I was talking to some other people on our PR team early this week, and we were talking about how they’re facing more issues of transparency more frequency these days. We have a couple of former journalists on our PR team and they work regularly with reporters on really tough client issues, in many cases. They’re always very cognizant of conflicts of interest that can arise, and disclosure can sometimes be an issue. I’ll give you an example. We recently were asked to author and op-ed piece for a local newspaper from a prominent businessman, who we didn’t work with, or work for, but who knew us by reputation and is very well regarded in the community.
Our client had hoped to have him support their position without revealing that he used to have a financial stake in the company.
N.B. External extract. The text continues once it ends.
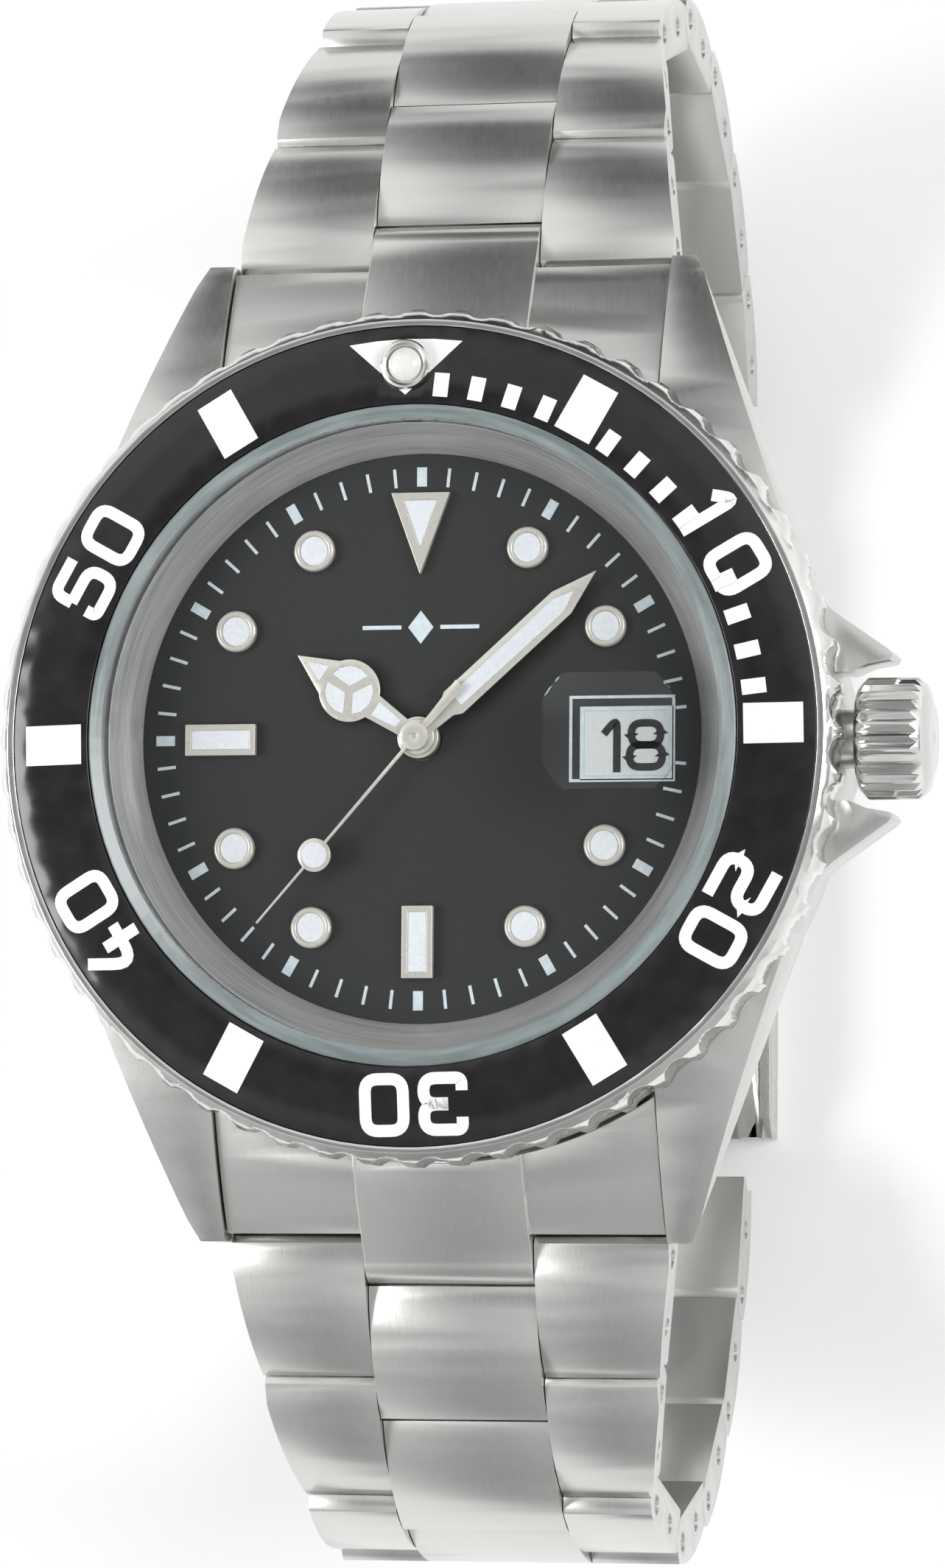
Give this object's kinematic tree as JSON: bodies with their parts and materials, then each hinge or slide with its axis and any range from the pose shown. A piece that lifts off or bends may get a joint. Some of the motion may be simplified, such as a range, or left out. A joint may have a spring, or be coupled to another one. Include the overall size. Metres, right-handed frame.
{
  "type": "wristwatch",
  "caption": "Diver-style automatic wristwatch with turning bezel, date window, screw crown and a closed three-link steel bracelet with folding clasp.",
  "frame": {"origin": "centre of the case back's outer face", "axes": "+Z out of the dial, +X to 3 o'clock and the crown, +Y to 12 o'clock"},
  "size_m": [0.0446, 0.079, 0.049],
  "materials": {
    "case_steel": "finely brushed top faces, polished flanks",
    "bezel_steel": "polished",
    "bracelet_steel": "brushed lengthwise",
    "clasp_steel": "brushed lengthwise",
    "movement_steel": "fine machined",
    "hand_steel": "polished",
    "rehaut": "circular brushed",
    "crystal": "clear polished",
    "crystal_gasket": "smooth",
    "gasket": "matt",
    "bezel_insert": "gloss black with silver markings",
    "lume": "satin",
    "dial": "smooth black lacquer",
    "date_disc": "matt white",
    "holder": "moulded",
    "movement_plate": "nickel plated, grained",
    "movement_brass": "gilt",
    "blued_steel": "heat blued",
    "rotor": "circular grained"
  },
  "bodies": {
    "head": {"case_body": "case_steel", "case_back": "case_steel", "case_back_gasket": "gasket", "crystal": "crystal", "crystal_gasket": "crystal_gasket", "date_magnifier": "crystal", "rehaut_ring": "rehaut", "bezel_click_spring": "movement_steel", "dial": "dial", "hour_markers": "hand_steel", "movement_holder": "holder", "main_plate": "movement_plate", "train_bridge": "movement_plate", "balance_cock": "movement_plate", "bridge_screws": "blued_steel", "hairspring": "blued_steel", "crown_tube": "movement_steel", "lug_spring_bars": "movement_steel", "end_link_12": "case_steel", "end_link_6": "case_steel"},
    "bezel": {"bezel_ring": "bezel_steel", "bezel_insert": "bezel_insert", "bezel_pip": "lume"},
    "seconds": {"second_hand": "hand_steel"},
    "minutes": {"minute_hand": "hand_steel"},
    "hours": {"hour_hand": "hand_steel"},
    "third": {"third_wheel": "movement_brass"},
    "barrel": {"mainspring_barrel": "movement_brass"},
    "motion_wheel": {"minute_wheel": "movement_brass"},
    "escape": {"escape_wheel": "movement_brass"},
    "fork": {"pallet_fork": "movement_steel"},
    "balance": {"balance_wheel": "movement_brass"},
    "date": {"date_wheel": "date_disc"},
    "rotor": {"rotor": "rotor"},
    "winding": {"winding_pinion": "movement_steel"},
    "crown": {"crown": "bezel_steel", "stem": "movement_steel"},
    "row_12_1": {"row_12_1": "bracelet_steel"},
    "row_12_2": {"row_12_2": "bracelet_steel"},
    "row_12_3": {"row_12_3": "bracelet_steel"},
    "row_12_4": {"row_12_4": "bracelet_steel"},
    "row_12_5": {"row_12_5": "bracelet_steel"},
    "row_12_6": {"row_12_6": "bracelet_steel"},
    "row_12_7": {"row_12_7": "bracelet_steel"},
    "row_12_8": {"row_12_8": "bracelet_steel", "clasp_spring_bar": "movement_steel"},
    "row_6_1": {"row_6_1": "bracelet_steel"},
    "row_6_2": {"row_6_2": "bracelet_steel"},
    "row_6_3": {"row_6_3": "bracelet_steel"},
    "row_6_4": {"row_6_4": "bracelet_steel"},
    "row_6_5": {"row_6_5": "bracelet_steel"},
    "row_6_6": {"row_6_6": "bracelet_steel"},
    "row_6_7": {"row_6_7": "bracelet_steel"},
    "blade_short": {"clasp_blade_short": "clasp_steel"},
    "blade_long": {"clasp_blade_long": "clasp_steel"},
    "cover": {"clasp_cover": "clasp_steel"},
    "latch": {"safety_latch": "clasp_steel"}
  },
  "joints": [
    {"name": "bezel_turn", "type": "hinge", "parent": "head", "child": "bezel", "pos_m": [0, 0, 0.009], "axis": [0, 0, 1], "continuous": true},
    {"name": "seconds_turn", "type": "hinge", "parent": "head", "child": "seconds", "pos_m": [0, 0, 0.009], "axis": [0, 0, 1], "continuous": true},
    {"name": "minutes_turn", "type": "hinge", "parent": "head", "child": "minutes", "pos_m": [0, 0, 0.009], "axis": [0, 0, 1], "continuous": true},
    {"name": "hours_turn", "type": "hinge", "parent": "head", "child": "hours", "pos_m": [0, 0, 0.009], "axis": [0, 0, 1], "continuous": true},
    {"name": "third_turn", "type": "hinge", "parent": "head", "child": "third", "pos_m": [0.00522, -0.0014, 0.004], "axis": [0, 0, 1], "continuous": true},
    {"name": "barrel_turn", "type": "hinge", "parent": "head", "child": "barrel", "pos_m": [-0.00467, 0.00391, 0.005], "axis": [0, 0, 1], "continuous": true},
    {"name": "motion_turn", "type": "hinge", "parent": "head", "child": "motion_wheel", "pos_m": [0.0026, 0.0015, 0.0076], "axis": [0, 0, 1], "continuous": true},
    {"name": "escape_turn", "type": "hinge", "parent": "head", "child": "escape", "pos_m": [-0.00096, -0.00542, 0.005], "axis": [0, 0, 1], "continuous": true},
    {"name": "fork_rock", "type": "hinge", "parent": "head", "child": "fork", "pos_m": [-0.00434, -0.00506, 0.005], "axis": [0, 0, 1], "range_deg": [-3, 3]},
    {"name": "balance_swing", "type": "hinge", "parent": "head", "child": "balance", "pos_m": [-0.00755, -0.00472, 0.004], "axis": [0, 0, 1], "range_deg": [-270, 270], "stiffness_Nm_per_rad": 0.000002},
    {"name": "date_turn", "type": "hinge", "parent": "head", "child": "date", "pos_m": [0, 0, 0.0078], "axis": [0, 0, 1], "continuous": true},
    {"name": "rotor_spin", "type": "hinge", "parent": "head", "child": "rotor", "pos_m": [0, 0, 0.0013], "axis": [0, 0, 1], "continuous": true},
    {"name": "crown_turn", "type": "hinge", "parent": "head", "child": "winding", "pos_m": [0.011, 0, 0.0053], "axis": [1, 0, 0], "continuous": true},
    {"name": "crown_pull", "type": "slide", "parent": "winding", "child": "crown", "axis": [1, 0, 0], "range_m": [0, 0.0018]},
    {"name": "row_12_1_bend", "type": "hinge", "parent": "head", "child": "row_12_1", "pos_m": [0, 0.0245, 0.0004], "axis": [1, 0, 0], "range_deg": [0, 32]},
    {"name": "row_12_2_bend", "type": "hinge", "parent": "row_12_1", "child": "row_12_2", "pos_m": [0, 0.03099, -0.00249], "axis": [1, 0, 0], "range_deg": [0, 24]},
    {"name": "row_12_3_bend", "type": "hinge", "parent": "row_12_2", "child": "row_12_3", "pos_m": [0, 0.03643, -0.00705], "axis": [1, 0, 0], "range_deg": [0, 42]},
    {"name": "row_12_4_bend", "type": "hinge", "parent": "row_12_3", "child": "row_12_4", "pos_m": [0, 0.03838, -0.01388], "axis": [1, 0, 0], "range_deg": [0, 38]},
    {"name": "row_12_5_bend", "type": "hinge", "parent": "row_12_4", "child": "row_12_5", "pos_m": [0, 0.03666, -0.02077], "axis": [1, 0, 0], "range_deg": [0, 32]},
    {"name": "row_12_6_bend", "type": "hinge", "parent": "row_12_5", "child": "row_12_6", "pos_m": [0, 0.03229, -0.02636], "axis": [1, 0, 0], "range_deg": [0, 25]},
    {"name": "row_12_7_bend", "type": "hinge", "parent": "row_12_6", "child": "row_12_7", "pos_m": [0, 0.02648, -0.03043], "axis": [1, 0, 0], "range_deg": [0, 23]},
    {"name": "row_12_8_bend", "type": "hinge", "parent": "row_12_7", "child": "row_12_8", "pos_m": [0, 0.01981, -0.03286], "axis": [1, 0, 0], "range_deg": [0, 20]},
    {"name": "row_6_1_bend", "type": "hinge", "parent": "head", "child": "row_6_1", "pos_m": [0, -0.0245, 0.0004], "axis": [-1, 0, 0], "range_deg": [0, 32]},
    {"name": "row_6_2_bend", "type": "hinge", "parent": "row_6_1", "child": "row_6_2", "pos_m": [0, -0.03099, -0.00249], "axis": [-1, 0, 0], "range_deg": [0, 24]},
    {"name": "row_6_3_bend", "type": "hinge", "parent": "row_6_2", "child": "row_6_3", "pos_m": [0, -0.03643, -0.00705], "axis": [-1, 0, 0], "range_deg": [0, 42]},
    {"name": "row_6_4_bend", "type": "hinge", "parent": "row_6_3", "child": "row_6_4", "pos_m": [0, -0.03838, -0.01388], "axis": [-1, 0, 0], "range_deg": [0, 40]},
    {"name": "row_6_5_bend", "type": "hinge", "parent": "row_6_4", "child": "row_6_5", "pos_m": [0, -0.03643, -0.0207], "axis": [-1, 0, 0], "range_deg": [0, 32]},
    {"name": "row_6_6_bend", "type": "hinge", "parent": "row_6_5", "child": "row_6_6", "pos_m": [0, -0.03186, -0.02614], "axis": [-1, 0, 0], "range_deg": [0, 26]},
    {"name": "row_6_7_bend", "type": "hinge", "parent": "row_6_6", "child": "row_6_7", "pos_m": [0, -0.02584, -0.0299], "axis": [-1, 0, 0], "range_deg": [0, 23]},
    {"name": "clasp_row_pivot", "type": "hinge", "parent": "row_6_7", "child": "blade_short", "pos_m": [0, -0.01905, -0.03198], "axis": [-1, 0, 0], "range_deg": [0, 60]},
    {"name": "blade_unfold", "type": "hinge", "parent": "blade_short", "child": "blade_long", "pos_m": [0, 0.00797, -0.03405], "axis": [1, 0, 0], "range_deg": [0, 120]},
    {"name": "cover_open", "type": "hinge", "parent": "blade_long", "child": "cover", "pos_m": [0, -0.01535, -0.03485], "axis": [-1, 0, 0], "range_deg": [0, 60]},
    {"name": "latch_open", "type": "hinge", "parent": "cover", "child": "latch", "pos_m": [0, -0.00555, -0.035], "axis": [1, 0, 0], "range_deg": [0, 75]}
  ],
  "couplings": [
    {"joint": "minutes_turn", "follows": "seconds_turn", "ratio": 0.016667},
    {"joint": "hours_turn", "follows": "seconds_turn", "ratio": 0.0013889},
    {"joint": "third_turn", "follows": "seconds_turn", "ratio": -0.13333},
    {"joint": "barrel_turn", "follows": "seconds_turn", "ratio": -0.0027778},
    {"joint": "motion_turn", "follows": "seconds_turn", "ratio": -0.0055556},
    {"joint": "escape_turn", "follows": "seconds_turn", "ratio": -10}
  ]
}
And we said to them, we insisted, that his connection to the company, even if it was in the past, must be revealed as part of that op-ed. They pushed back on that a little bit and we said, “That’s a non-starter.” I said, “And it can be as simple as Mr. Executive is currently the CEO of XYZ Company and is a former board member, or former investor, of ABC Company.” I said, “You have to disclose that, otherwise it could be misinterpreted. It could be misconstrued and that would not be in your long-term best interest.”
Fortunately, the client took our counsel on that one, but I think that’s something that we’re seeing more, and more, of and sometimes, you know, having been in the agency business for so many years, every now and then you’ll have a situation where you’re helping a client with a situation and that might come into conflict with another client of yours. It’s not necessarily the same industry, but maybe on a community matter, or maybe it’s on a regulatory matter, or something of that nature. So sometimes those situations can create a sticky wicket that you have to navigate.
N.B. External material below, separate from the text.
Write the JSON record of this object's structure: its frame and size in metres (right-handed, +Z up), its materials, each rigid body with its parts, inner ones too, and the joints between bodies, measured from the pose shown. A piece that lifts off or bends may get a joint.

How have you navigated that, when you’ve had two folks on opposite sides of the issues?
Well, like I said, it doesn’t happen often, but, again, I think we try to come up with the best solution and think about the greater good. I think that goes back to our PRSA Code of Ethics, to some extent. You think about the greater good, the public good, in that instance and, in some cases, I can think of one instance where we had to, basically, get the two parties in the same room and serve almost like an arbitrator to help find a path forward. Again, I think that speaks to our agency, and to our leadership, that we’ve been able to facilitate a few of those conversations over the years, when something like that happens. In some cases, it might have kept something out of the media, when it could have been a real issue had it been debated in the public, rather than resolved behind the scenes.
Sometimes that can be the best counsel is, not to play it out in the media, but rather to let’s get the parties in the same room and see if we can find a solution that works for everyone.